Discussion in 'Bling and Appearance' started by thecptn, Apr 4, 2008.

  1. Hi all.

    I recently picked up a Yamaha sr185 off ebay, all for large sum of $83, I gave it a look over today, and i found a very unusual problem, the voltage fluctuating very rapidly, from 5 to 19volts, and the voltage seems to do same thing when I have it turned off, but it only goes up to 12 volts, another bizzare thing happens when I place my multimeter over the cdi box, it will do the same thing, even if the other lead is not connected! now the bike is dirt cheap so im not worried, just curious.

  2. More info needed, I think.

    Where are you measuring the voltage? At the battery terminals or somewhere else?

    What sort of frequency does the fluctuation have? Does it alter in magnitude or frequency with engine revs?
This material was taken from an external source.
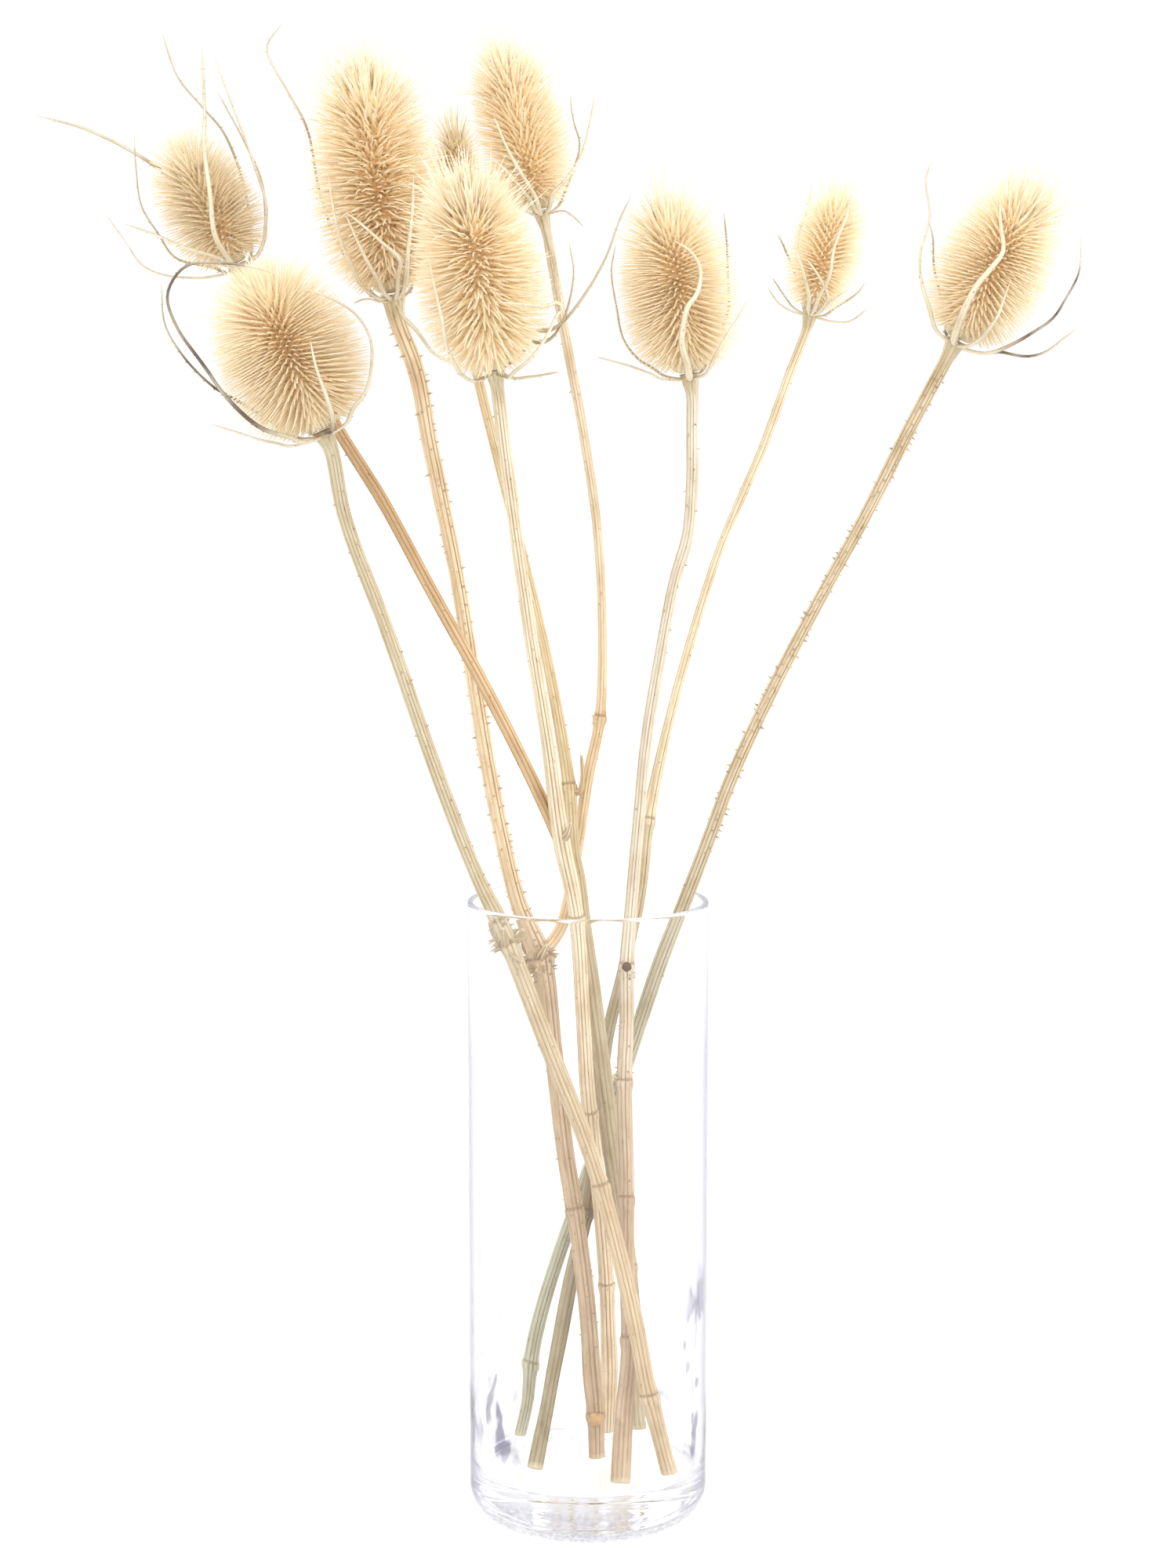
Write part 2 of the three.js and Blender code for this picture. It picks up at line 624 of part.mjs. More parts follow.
// Small cone with its root deep inside the stem.
function prickleGeometry(course, height, draw, seed) {
  const points = fullCourse(course);
  const centre = pointAtHeight(courseCurve(points), height);
  const radius = radiusAtHeight(points, course.knots, height);
  const turn = 2 * Math.PI * scatter(draw, seed + 5);
  const rise = 0.35 * scatter(draw, seed + 6) - 0.1;
  const outward = new THREE.Vector3(Math.cos(turn), Math.sin(turn), rise).normalize();
  const path = [
    centre.clone().addScaledVector(outward, radius * 0.2),
    centre.clone().addScaledVector(outward, radius + PRICKLE_LENGTH),
  ];
  return stalk(path, [PRICKLE_RADIUS * 1.3, 0.3], 3, 0);
}

function stemGeometry(stem, seed) {
  const pieces = stem.courses.map(courseGeometry);
  for (const course of stem.courses) {
    const head = HEADS[course.head];
    pieces.push(...head.bracts.map((bract) => bractGeometry(head, bract)));
  }
  pieces.push(...stem.stubs.map(stubGeometry));
  let draw = 0;
  for (const [from, to, count] of stem.prickles) {
    for (let index = 0; index < count; index += 1) {
      draw += 1;
      const height = THREE.MathUtils.lerp(from, to, (index + scatter(draw, seed)) / count);
      pieces.push(prickleGeometry(stem.courses[0], height, draw, seed));
    }
  }
  const whole = pieces.map(solidFrom).reduce((sum, solid) => sum.add(solid));
  return geometryOf(whole);
}

function quarterArc(centreX, centreY, radius, fromTurn, toTurn, pieces) {
  const points = [];
  for (let piece = 0; piece <= pieces; piece += 1) {
    const turn = THREE.MathUtils.lerp(fromTurn, toTurn, piece / pieces) * Math.PI;
    points.push(new THREE.Vector2(centreX + radius * Math.cos(turn), centreY + radius * Math.sin(turn)));
  }
  return points;
}

function vaseGeometry() {
  const half = VASE_RIM / 2;
  const inner = VASE_RADIUS - VASE_WALL;
  const profile = [
    new THREE.Vector2(0, 0),
    ...quarterArc(VASE_RADIUS - VASE_HEEL, VASE_HEEL, VASE_HEEL, -0.5, 0, 4),
    ...quarterArc(VASE_RADIUS - half, VASE_HEIGHT - half, half, 0, 1, 4),
    ...quarterArc(inner - VASE_INNER_CORNER, VASE_FLOOR + VASE_INNER_CORNER, VASE_INNER_CORNER, 0, -0.5, 2),
    new THREE.Vector2(0, VASE_FLOOR),
  ];
  const lathe = new THREE.LatheGeometry(profile, VASE_SIDES);
  lathe.rotateX(Math.PI / 2);
  return lathe;
}

function headMesh(name, head, seed) {
  const { base, axis } = headFrame(head);
  const material = new THREE.MeshStandardMaterial({ color: HEAD_COLOUR, roughness: 0.9, metalness: 0 });
  const mesh = named(name, headGeometry(head, seed), material);
  mesh.position.copy(base);
  mesh.quaternion.setFromUnitVectors(new THREE.Vector3(0, 0, 1), axis);
  return mesh;
}

function stemMesh(name, stem, seed) {
  const material = new THREE.MeshStandardMaterial({ color: stem.colour, roughness: 0.85, metalness: 0 });
  return named(name, stemGeometry(stem, seed), material);
}

function vaseMesh() {
  const material = new THREE.MeshStandardMaterial({
    color: GLASS_COLOUR, roughness: 0.02, metalness: 0, transparent: true, opacity: 0.25,
  });
  return named('vase', vaseGeometry(), material);
}

const teasels = new THREE.Group();
teasels.add(vaseMesh());
Object.entries(STEMS).forEach(([name, stem], index) => teasels.add(stemMesh(name, stem, index + 1)));
Object.entries(HEADS).forEach(([name, head], index) => teasels.add(headMesh(name, head, index + 20)));

export default teasels;
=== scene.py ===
"""Dried teasels standing in a clear glass cylinder vase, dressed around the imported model.

Metres, +Z up. The origin is the centre of the vase's base, and the front faces -Y. The tables of
heads and stems are in millimetres.
"""

import math

import bpy
import numpy as np
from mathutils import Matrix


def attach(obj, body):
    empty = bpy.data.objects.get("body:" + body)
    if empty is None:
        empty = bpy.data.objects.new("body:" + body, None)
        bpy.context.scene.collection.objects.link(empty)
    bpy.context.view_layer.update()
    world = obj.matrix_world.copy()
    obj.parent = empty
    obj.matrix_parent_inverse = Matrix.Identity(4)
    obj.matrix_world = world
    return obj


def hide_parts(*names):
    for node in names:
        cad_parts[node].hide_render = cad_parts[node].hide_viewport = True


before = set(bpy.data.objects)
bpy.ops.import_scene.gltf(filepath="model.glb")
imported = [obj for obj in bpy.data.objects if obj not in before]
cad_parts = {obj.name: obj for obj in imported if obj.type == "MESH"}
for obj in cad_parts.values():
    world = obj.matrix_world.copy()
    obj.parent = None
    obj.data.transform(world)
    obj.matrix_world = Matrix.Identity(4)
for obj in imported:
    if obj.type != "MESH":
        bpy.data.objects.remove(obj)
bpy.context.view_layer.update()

# Vase
VASE_RADIUS = 0.050
VASE_HEIGHT = 0.264
VASE_WALL = 0.004
VASE_RIM = 0.0026
VASE_FLOOR = 0.0232
VASE_HEEL = 0.016
VASE_INNER_CORNER = 0.003
VASE_SIDES = 144
VASE_RING_STEP = 0.004
UNDERSIDE_RINGS = (0.008, 0.020)
FLOOR_RINGS = (0.036, 0.030, 0.024, 0.018, 0.012, 0.006)
RIM_RINGS = (0.0012, 0.0004)
OUTER_RIPPLE = 0.25
RIPPLE_HEIGHT = 0.13
RIPPLE_DEPTH = 0.00018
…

    Does the fluctuation coincide with the sound of a relay clicking anywhere on the bike? My first thought is that the indicators are on (or the bike "thinks" they're on) and that the electrical system or battery are sufficiently unhealthy that every time the flasher relay closes the battery voltage drops.

    Like you, I am intrigued.

    You might want to test something else with your multimeter, just to eliminate the possibility of an instrument fault.
  3. Digital multimeters will take all kinds of spurious readings if the leads are poor quality and/or not connecting on one side to a proper ground or "earth return".

    Since they are a digital device they can have voltages induced into them which will produce random figures on the display. Better quality/higher price ones should be more stable.

    You can only measure voltages when both leads are connected, one to the positive source and one to the negative or ground.

    Not all motorcycles use the frame to ground the negative battery terminal. You would need to take a resistance reading between the battery (-) terminal and the frame (find a non-painted section) and should see 0 ohms if the connection is, indeed, made.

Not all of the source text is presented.